The hobbits look like a casting call for Elijah Wood lookalikes was answered, and the orcs are mean and ugly. For reasons I don’t fully understand yet, the hobbits are all grungy little urchins caked in mud and twigs and look like they have all had their hair cut by a hedge trimmer. The egalitarian community of brave and tiny hole dwellers in The Rings Of Power are distrustful and dirty. Jackson’s hobbits were adorably scruffy but not grungy. There isn’t enough there yet to decide if this change will pan out.

A star-crossed lovers’ scenario between a human, Bronwyn(Nazanin Boniadi), and an elf, Arondir(Ismael Cruz Córdova), has the potential to breathe new life into the stories.

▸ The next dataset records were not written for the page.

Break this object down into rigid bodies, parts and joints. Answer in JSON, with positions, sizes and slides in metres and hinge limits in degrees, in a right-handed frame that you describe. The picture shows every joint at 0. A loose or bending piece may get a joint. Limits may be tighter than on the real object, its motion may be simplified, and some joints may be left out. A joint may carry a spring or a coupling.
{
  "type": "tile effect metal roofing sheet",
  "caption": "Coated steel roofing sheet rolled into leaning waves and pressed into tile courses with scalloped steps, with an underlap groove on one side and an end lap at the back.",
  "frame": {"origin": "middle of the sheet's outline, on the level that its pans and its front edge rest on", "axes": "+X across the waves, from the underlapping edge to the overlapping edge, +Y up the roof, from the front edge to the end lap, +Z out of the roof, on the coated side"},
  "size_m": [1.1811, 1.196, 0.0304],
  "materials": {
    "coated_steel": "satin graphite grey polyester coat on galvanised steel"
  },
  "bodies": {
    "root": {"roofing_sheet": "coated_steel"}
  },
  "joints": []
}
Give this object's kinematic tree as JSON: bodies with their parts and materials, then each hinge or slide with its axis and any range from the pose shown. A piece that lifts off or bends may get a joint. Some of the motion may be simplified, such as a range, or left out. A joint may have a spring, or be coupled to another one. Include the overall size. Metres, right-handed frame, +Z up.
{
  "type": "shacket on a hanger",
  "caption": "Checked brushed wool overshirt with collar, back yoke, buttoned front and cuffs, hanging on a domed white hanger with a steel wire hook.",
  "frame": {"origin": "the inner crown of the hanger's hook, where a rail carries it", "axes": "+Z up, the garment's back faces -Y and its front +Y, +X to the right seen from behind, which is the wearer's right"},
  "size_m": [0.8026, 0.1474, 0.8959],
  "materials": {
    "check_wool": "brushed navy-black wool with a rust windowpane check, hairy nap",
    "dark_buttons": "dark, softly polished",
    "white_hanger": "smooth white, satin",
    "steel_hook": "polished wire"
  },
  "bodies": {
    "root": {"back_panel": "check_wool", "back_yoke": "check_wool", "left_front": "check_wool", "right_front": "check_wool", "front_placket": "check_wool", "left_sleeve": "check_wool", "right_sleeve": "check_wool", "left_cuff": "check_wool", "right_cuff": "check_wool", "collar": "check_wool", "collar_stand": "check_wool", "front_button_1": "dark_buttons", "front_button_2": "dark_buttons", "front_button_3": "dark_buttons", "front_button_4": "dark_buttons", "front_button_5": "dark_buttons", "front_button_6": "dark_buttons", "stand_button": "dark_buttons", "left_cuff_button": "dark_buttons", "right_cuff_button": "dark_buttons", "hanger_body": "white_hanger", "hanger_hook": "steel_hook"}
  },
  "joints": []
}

She is a single mother who has caused tongues to wag by chatting up Arondir. He is there to ensure the humans don’t rise up again. Arondir is old enough to remember what they did last time, but they are not and view him as the military arm of a controlling regime(which he is)

Sauron is handled well so far. Vigils pop up to remind us that the All-Seeing Eye has his fingers in pies all over the world and, despite what the elves think, hasn’t been vanquished. If only everyone would stop underestimating this turd of a being. As long as he continues to be dispatched sparingly and with an eldritch flare, there will be no complaints.

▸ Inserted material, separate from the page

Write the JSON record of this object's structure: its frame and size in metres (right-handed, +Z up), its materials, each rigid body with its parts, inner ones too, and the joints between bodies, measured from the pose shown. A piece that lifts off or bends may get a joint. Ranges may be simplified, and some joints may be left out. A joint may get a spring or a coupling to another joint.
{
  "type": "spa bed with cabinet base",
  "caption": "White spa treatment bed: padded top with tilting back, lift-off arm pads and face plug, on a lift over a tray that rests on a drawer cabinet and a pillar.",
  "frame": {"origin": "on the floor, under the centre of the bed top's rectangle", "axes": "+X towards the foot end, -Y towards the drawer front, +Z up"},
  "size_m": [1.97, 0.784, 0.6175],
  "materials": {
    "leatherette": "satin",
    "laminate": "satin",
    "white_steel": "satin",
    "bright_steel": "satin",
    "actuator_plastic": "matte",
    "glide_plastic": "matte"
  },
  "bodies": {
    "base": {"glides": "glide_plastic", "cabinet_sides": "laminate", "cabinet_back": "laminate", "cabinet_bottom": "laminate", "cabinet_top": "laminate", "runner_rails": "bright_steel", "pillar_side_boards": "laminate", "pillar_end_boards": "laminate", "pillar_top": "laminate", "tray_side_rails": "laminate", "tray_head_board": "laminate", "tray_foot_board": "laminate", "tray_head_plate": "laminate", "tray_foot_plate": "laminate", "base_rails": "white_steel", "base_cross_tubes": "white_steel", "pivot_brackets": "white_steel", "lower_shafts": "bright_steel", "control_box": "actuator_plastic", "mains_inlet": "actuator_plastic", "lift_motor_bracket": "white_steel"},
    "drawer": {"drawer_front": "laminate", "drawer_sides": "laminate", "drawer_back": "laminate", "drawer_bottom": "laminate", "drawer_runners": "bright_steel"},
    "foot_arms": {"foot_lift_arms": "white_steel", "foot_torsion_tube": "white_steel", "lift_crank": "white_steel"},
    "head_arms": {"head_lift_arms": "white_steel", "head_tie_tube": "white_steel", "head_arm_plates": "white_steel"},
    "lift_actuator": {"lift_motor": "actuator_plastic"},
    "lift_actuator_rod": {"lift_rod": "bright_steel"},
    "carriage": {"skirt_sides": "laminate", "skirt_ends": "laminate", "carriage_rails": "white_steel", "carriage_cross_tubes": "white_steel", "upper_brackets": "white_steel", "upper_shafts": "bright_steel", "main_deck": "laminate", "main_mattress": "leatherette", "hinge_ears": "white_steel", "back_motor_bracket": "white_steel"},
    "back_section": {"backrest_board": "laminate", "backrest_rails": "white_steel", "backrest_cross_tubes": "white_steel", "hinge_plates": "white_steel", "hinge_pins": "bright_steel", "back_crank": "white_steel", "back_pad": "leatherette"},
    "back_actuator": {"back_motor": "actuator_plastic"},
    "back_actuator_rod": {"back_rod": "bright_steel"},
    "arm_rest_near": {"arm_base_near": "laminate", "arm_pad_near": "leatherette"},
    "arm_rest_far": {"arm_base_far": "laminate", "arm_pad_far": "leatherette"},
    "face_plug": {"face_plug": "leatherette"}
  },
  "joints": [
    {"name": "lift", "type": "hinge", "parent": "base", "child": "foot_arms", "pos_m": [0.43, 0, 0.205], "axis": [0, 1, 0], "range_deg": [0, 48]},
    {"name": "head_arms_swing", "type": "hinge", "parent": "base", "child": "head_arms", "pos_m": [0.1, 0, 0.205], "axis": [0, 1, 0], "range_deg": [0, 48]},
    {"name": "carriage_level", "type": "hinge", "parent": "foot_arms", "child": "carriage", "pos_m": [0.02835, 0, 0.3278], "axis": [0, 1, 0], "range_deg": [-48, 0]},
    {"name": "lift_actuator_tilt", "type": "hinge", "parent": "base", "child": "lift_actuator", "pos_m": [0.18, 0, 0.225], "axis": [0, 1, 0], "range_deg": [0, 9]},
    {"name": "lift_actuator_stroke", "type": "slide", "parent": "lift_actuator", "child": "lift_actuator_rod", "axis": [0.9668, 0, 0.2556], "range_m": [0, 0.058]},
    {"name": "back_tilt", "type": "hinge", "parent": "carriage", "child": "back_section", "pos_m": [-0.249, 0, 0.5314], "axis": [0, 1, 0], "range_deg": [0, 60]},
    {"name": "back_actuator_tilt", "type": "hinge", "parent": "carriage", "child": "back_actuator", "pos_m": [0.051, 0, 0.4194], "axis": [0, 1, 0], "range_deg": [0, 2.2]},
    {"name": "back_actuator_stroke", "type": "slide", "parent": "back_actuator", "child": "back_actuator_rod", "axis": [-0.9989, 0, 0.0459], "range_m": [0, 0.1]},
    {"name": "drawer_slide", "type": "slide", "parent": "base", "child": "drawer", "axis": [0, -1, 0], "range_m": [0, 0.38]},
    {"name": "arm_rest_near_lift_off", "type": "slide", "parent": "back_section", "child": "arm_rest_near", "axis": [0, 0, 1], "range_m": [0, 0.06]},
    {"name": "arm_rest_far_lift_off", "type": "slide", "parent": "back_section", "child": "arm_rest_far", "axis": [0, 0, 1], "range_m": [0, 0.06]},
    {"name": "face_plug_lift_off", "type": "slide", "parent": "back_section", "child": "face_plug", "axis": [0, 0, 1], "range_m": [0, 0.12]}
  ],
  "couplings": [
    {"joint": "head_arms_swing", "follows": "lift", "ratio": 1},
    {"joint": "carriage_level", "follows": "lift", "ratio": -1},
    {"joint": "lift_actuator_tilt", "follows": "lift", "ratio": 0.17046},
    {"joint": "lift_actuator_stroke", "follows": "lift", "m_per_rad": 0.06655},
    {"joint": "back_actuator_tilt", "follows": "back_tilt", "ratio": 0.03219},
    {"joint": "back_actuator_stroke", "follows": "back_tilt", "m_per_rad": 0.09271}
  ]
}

There are some missteps. Tolkien’s adamantly anti-industrialism theme of the books is abandoned for political talk about massive industrial projects requiring unheard-of workforces. Looming threats are abandoned at sea, and cliff-living elves espouse shrewd phrases that are more droll platitudes than sage advice. We are also supposed to believe a character dives off a ship and swims/teleports hundreds, if not thousands, of miles to shore. There is also a nasty fascist streak in these elves that I doubt Tolkien would be on board with.

Additionally, casual conversations about distrust and racism run wild and take away some of the sweetness of Tolkien’s fantasy. In this version, it is hard to imagine a group of people coming together eventually to help some random hobbits do anything, much less band together on a dangerous mission that will likely end in death. That might yet become a strength, though. Middle Earther anxiety is new to the source material and might be the spark this series needs to survive.

With only two episodes available for review, it’s hard to say what might happen. The main storylines might crystallize and become more focused, and the threats more immediate. We also might get more of Tolkien’s underrepresented lands. I want to know about places only casually mentioned in the books. Places caught up in broad terms like the East. I don’t want to see them on a map as if we are in a bad hybrid between the novels and GOT’s title sequences.

The Rings Of Power has potential. Unfortunately, the first two episodes are a mixed bag of fan service and wild swings. It feels like showrunners Patrick McKay and John D. Payne need time to settle into the immersive world but once established could provide us everything we hoped we might get from more LOTR stories. As a Tolkien purist, I hope they find their footing before the money runs out.

The first two episodes of The Lord Of The Rings: The Rings Of Power premiere on September 2nd on Prime Video. Subsequent episodes are released weekly.